__SET PROBLEM__. Print all of the data exactly.

** Begin INFORMATION SUPPLIED **

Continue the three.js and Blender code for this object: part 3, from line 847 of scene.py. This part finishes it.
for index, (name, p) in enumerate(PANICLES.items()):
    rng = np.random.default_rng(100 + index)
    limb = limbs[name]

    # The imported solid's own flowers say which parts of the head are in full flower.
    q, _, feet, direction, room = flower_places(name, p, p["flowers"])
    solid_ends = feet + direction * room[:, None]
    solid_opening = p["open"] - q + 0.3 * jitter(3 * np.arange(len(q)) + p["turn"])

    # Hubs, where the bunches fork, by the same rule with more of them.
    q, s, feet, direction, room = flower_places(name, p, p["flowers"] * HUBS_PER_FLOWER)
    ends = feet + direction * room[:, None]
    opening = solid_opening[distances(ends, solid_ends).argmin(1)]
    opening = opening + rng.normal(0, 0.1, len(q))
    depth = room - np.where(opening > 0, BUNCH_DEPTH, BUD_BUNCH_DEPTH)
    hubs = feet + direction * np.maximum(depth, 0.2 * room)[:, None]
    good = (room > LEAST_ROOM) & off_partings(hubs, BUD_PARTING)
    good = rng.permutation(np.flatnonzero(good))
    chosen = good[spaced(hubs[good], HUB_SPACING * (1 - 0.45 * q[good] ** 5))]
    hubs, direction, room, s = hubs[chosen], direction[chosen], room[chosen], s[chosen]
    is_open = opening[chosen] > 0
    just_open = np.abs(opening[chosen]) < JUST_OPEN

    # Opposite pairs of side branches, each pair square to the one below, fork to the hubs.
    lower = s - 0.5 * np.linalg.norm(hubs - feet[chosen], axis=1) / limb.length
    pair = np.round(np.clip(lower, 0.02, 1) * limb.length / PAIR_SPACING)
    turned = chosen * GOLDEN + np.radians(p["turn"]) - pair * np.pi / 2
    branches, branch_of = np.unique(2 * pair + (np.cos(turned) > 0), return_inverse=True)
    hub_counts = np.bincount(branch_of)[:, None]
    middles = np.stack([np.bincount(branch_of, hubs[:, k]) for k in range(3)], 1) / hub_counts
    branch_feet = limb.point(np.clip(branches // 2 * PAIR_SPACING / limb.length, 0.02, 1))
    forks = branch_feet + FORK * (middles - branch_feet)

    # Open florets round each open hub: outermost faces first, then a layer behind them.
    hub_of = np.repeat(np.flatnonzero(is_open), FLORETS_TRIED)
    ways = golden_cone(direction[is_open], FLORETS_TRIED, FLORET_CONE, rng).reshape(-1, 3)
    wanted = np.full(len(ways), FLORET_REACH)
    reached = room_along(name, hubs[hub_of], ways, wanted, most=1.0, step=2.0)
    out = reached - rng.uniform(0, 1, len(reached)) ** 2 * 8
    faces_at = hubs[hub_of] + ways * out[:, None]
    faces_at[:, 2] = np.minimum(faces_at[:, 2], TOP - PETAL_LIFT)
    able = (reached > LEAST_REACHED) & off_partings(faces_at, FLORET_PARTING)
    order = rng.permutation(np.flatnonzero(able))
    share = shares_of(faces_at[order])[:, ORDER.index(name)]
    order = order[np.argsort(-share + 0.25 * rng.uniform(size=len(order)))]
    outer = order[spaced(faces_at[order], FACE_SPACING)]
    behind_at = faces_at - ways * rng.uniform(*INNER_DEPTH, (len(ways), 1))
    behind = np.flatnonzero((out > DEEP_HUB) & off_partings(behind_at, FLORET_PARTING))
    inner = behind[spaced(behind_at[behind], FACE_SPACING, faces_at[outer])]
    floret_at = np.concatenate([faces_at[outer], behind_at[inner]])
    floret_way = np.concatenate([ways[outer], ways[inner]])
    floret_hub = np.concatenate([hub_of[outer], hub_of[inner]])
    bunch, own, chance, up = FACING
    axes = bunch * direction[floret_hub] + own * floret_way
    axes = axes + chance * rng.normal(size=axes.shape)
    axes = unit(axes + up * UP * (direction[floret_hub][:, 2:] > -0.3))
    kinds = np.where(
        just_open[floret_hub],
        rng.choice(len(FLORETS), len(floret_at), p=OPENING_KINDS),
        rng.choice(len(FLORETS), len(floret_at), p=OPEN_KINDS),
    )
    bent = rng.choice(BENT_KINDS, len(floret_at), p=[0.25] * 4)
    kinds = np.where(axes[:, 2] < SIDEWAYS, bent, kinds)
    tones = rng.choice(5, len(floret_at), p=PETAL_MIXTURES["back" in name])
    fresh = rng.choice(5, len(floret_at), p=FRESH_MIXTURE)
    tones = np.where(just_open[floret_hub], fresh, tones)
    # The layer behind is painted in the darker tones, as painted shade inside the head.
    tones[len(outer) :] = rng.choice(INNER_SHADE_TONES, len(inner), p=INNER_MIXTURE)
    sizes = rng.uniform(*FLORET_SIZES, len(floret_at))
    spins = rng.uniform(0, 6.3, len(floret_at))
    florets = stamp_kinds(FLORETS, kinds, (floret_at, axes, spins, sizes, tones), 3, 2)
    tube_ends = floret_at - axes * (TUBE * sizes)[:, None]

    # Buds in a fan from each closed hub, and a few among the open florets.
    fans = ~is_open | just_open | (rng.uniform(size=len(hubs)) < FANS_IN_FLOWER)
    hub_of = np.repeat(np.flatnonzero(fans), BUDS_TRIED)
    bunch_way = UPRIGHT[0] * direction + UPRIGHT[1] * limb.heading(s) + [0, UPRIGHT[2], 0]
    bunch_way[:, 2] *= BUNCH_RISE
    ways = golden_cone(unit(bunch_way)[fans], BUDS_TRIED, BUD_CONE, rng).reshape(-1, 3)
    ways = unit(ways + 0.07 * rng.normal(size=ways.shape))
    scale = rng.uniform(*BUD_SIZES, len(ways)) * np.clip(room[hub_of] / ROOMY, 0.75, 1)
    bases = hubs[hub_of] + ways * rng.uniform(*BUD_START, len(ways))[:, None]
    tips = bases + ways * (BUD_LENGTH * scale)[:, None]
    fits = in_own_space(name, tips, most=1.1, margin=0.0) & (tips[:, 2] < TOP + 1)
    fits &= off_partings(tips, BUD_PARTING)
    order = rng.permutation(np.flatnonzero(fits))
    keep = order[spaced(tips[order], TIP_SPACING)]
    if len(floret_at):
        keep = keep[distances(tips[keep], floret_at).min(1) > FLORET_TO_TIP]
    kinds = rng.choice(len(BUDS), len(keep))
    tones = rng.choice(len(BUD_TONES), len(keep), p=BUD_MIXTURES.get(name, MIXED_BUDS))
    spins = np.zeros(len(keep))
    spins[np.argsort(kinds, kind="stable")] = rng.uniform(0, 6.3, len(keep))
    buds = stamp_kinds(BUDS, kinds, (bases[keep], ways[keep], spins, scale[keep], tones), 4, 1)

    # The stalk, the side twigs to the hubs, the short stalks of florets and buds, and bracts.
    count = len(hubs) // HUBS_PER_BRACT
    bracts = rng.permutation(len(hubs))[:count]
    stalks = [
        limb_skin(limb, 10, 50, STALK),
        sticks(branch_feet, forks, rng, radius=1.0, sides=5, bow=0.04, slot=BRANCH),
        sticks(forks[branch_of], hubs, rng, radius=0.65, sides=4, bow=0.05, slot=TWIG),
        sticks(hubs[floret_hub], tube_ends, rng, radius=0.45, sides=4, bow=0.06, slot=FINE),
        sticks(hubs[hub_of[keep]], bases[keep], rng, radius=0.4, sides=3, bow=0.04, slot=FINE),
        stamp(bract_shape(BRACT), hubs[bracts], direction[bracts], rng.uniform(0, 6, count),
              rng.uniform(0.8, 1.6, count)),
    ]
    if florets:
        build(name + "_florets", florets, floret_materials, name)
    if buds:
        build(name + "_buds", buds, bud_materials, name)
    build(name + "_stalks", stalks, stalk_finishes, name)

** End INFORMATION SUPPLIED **

__FULL OUTPUT__.
Continue the three.js and Blender code for this object: part 3, from line 847 of scene.py. This part finishes it.
for index, (name, p) in enumerate(PANICLES.items()):
    rng = np.random.default_rng(100 + index)
    limb = limbs[name]

    # The imported solid's own flowers say which parts of the head are in full flower.
    q, _, feet, direction, room = flower_places(name, p, p["flowers"])
    solid_ends = feet + direction * room[:, None]
    solid_opening = p["open"] - q + 0.3 * jitter(3 * np.arange(len(q)) + p["turn"])

    # Hubs, where the bunches fork, by the same rule with more of them.
    q, s, feet, direction, room = flower_places(name, p, p["flowers"] * HUBS_PER_FLOWER)
    ends = feet + direction * room[:, None]
    opening = solid_opening[distances(ends, solid_ends).argmin(1)]
    opening = opening + rng.normal(0, 0.1, len(q))
    depth = room - np.where(opening > 0, BUNCH_DEPTH, BUD_BUNCH_DEPTH)
    hubs = feet + direction * np.maximum(depth, 0.2 * room)[:, None]
    good = (room > LEAST_ROOM) & off_partings(hubs, BUD_PARTING)
    good = rng.permutation(np.flatnonzero(good))
    chosen = good[spaced(hubs[good], HUB_SPACING * (1 - 0.45 * q[good] ** 5))]
    hubs, direction, room, s = hubs[chosen], direction[chosen], room[chosen], s[chosen]
    is_open = opening[chosen] > 0
    just_open = np.abs(opening[chosen]) < JUST_OPEN

    # Opposite pairs of side branches, each pair square to the one below, fork to the hubs.
    lower = s - 0.5 * np.linalg.norm(hubs - feet[chosen], axis=1) / limb.length
    pair = np.round(np.clip(lower, 0.02, 1) * limb.length / PAIR_SPACING)
    turned = chosen * GOLDEN + np.radians(p["turn"]) - pair * np.pi / 2
    branches, branch_of = np.unique(2 * pair + (np.cos(turned) > 0), return_inverse=True)
    hub_counts = np.bincount(branch_of)[:, None]
    middles = np.stack([np.bincount(branch_of, hubs[:, k]) for k in range(3)], 1) / hub_counts
    branch_feet = limb.point(np.clip(branches // 2 * PAIR_SPACING / limb.length, 0.02, 1))
    forks = branch_feet + FORK * (middles - branch_feet)

    # Open florets round each open hub: outermost faces first, then a layer behind them.
    hub_of = np.repeat(np.flatnonzero(is_open), FLORETS_TRIED)
    ways = golden_cone(direction[is_open], FLORETS_TRIED, FLORET_CONE, rng).reshape(-1, 3)
    wanted = np.full(len(ways), FLORET_REACH)
    reached = room_along(name, hubs[hub_of], ways, wanted, most=1.0, step=2.0)
    out = reached - rng.uniform(0, 1, len(reached)) ** 2 * 8
    faces_at = hubs[hub_of] + ways * out[:, None]
    faces_at[:, 2] = np.minimum(faces_at[:, 2], TOP - PETAL_LIFT)
    able = (reached > LEAST_REACHED) & off_partings(faces_at, FLORET_PARTING)
    order = rng.permutation(np.flatnonzero(able))
    share = shares_of(faces_at[order])[:, ORDER.index(name)]
    order = order[np.argsort(-share + 0.25 * rng.uniform(size=len(order)))]
    outer = order[spaced(faces_at[order], FACE_SPACING)]
    behind_at = faces_at - ways * rng.uniform(*INNER_DEPTH, (len(ways), 1))
    behind = np.flatnonzero((out > DEEP_HUB) & off_partings(behind_at, FLORET_PARTING))
    inner = behind[spaced(behind_at[behind], FACE_SPACING, faces_at[outer])]
    floret_at = np.concatenate([faces_at[outer], behind_at[inner]])
    floret_way = np.concatenate([ways[outer], ways[inner]])
    floret_hub = np.concatenate([hub_of[outer], hub_of[inner]])
    bunch, own, chance, up = FACING
    axes = bunch * direction[floret_hub] + own * floret_way
    axes = axes + chance * rng.normal(size=axes.shape)
    axes = unit(axes + up * UP * (direction[floret_hub][:, 2:] > -0.3))
    kinds = np.where(
        just_open[floret_hub],
        rng.choice(len(FLORETS), len(floret_at), p=OPENING_KINDS),
        rng.choice(len(FLORETS), len(floret_at), p=OPEN_KINDS),
    )
    bent = rng.choice(BENT_KINDS, len(floret_at), p=[0.25] * 4)
    kinds = np.where(axes[:, 2] < SIDEWAYS, bent, kinds)
    tones = rng.choice(5, len(floret_at), p=PETAL_MIXTURES["back" in name])
    fresh = rng.choice(5, len(floret_at), p=FRESH_MIXTURE)
    tones = np.where(just_open[floret_hub], fresh, tones)
    # The layer behind is painted in the darker tones, as painted shade inside the head.
    tones[len(outer) :] = rng.choice(INNER_SHADE_TONES, len(inner), p=INNER_MIXTURE)
    sizes = rng.uniform(*FLORET_SIZES, len(floret_at))
    spins = rng.uniform(0, 6.3, len(floret_at))
    florets = stamp_kinds(FLORETS, kinds, (floret_at, axes, spins, sizes, tones), 3, 2)
    tube_ends = floret_at - axes * (TUBE * sizes)[:, None]

    # Buds in a fan from each closed hub, and a few among the open florets.
    fans = ~is_open | just_open | (rng.uniform(size=len(hubs)) < FANS_IN_FLOWER)
    hub_of = np.repeat(np.flatnonzero(fans), BUDS_TRIED)
    bunch_way = UPRIGHT[0] * direction + UPRIGHT[1] * limb.heading(s) + [0, UPRIGHT[2], 0]
    bunch_way[:, 2] *= BUNCH_RISE
    ways = golden_cone(unit(bunch_way)[fans], BUDS_TRIED, BUD_CONE, rng).reshape(-1, 3)
    ways = unit(ways + 0.07 * rng.normal(size=ways.shape))
    scale = rng.uniform(*BUD_SIZES, len(ways)) * np.clip(room[hub_of] / ROOMY, 0.75, 1)
    bases = hubs[hub_of] + ways * rng.uniform(*BUD_START, len(ways))[:, None]
    tips = bases + ways * (BUD_LENGTH * scale)[:, None]
    fits = in_own_space(name, tips, most=1.1, margin=0.0) & (tips[:, 2] < TOP + 1)
    fits &= off_partings(tips, BUD_PARTING)
    order = rng.permutation(np.flatnonzero(fits))
    keep = order[spaced(tips[order], TIP_SPACING)]
    if len(floret_at):
        keep = keep[distances(tips[keep], floret_at).min(1) > FLORET_TO_TIP]
    kinds = rng.choice(len(BUDS), len(keep))
    tones = rng.choice(len(BUD_TONES), len(keep), p=BUD_MIXTURES.get(name, MIXED_BUDS))
    spins = np.zeros(len(keep))
    spins[np.argsort(kinds, kind="stable")] = rng.uniform(0, 6.3, len(keep))
    buds = stamp_kinds(BUDS, kinds, (bases[keep], ways[keep], spins, scale[keep], tones), 4, 1)

    # The stalk, the side twigs to the hubs, the short stalks of florets and buds, and bracts.
    count = len(hubs) // HUBS_PER_BRACT
    bracts = rng.permutation(len(hubs))[:count]
    stalks = [
        limb_skin(limb, 10, 50, STALK),
        sticks(branch_feet, forks, rng, radius=1.0, sides=5, bow=0.04, slot=BRANCH),
        sticks(forks[branch_of], hubs, rng, radius=0.65, sides=4, bow=0.05, slot=TWIG),
        sticks(hubs[floret_hub], tube_ends, rng, radius=0.45, sides=4, bow=0.06, slot=FINE),
        sticks(hubs[hub_of[keep]], bases[keep], rng, radius=0.4, sides=3, bow=0.04, slot=FINE),
        stamp(bract_shape(BRACT), hubs[bracts], direction[bracts], rng.uniform(0, 6, count),
              rng.uniform(0.8, 1.6, count)),
    ]
    if florets:
        build(name + "_florets", florets, floret_materials, name)
    if buds:
        build(name + "_buds", buds, bud_materials, name)
    build(name + "_stalks", stalks, stalk_finishes, name)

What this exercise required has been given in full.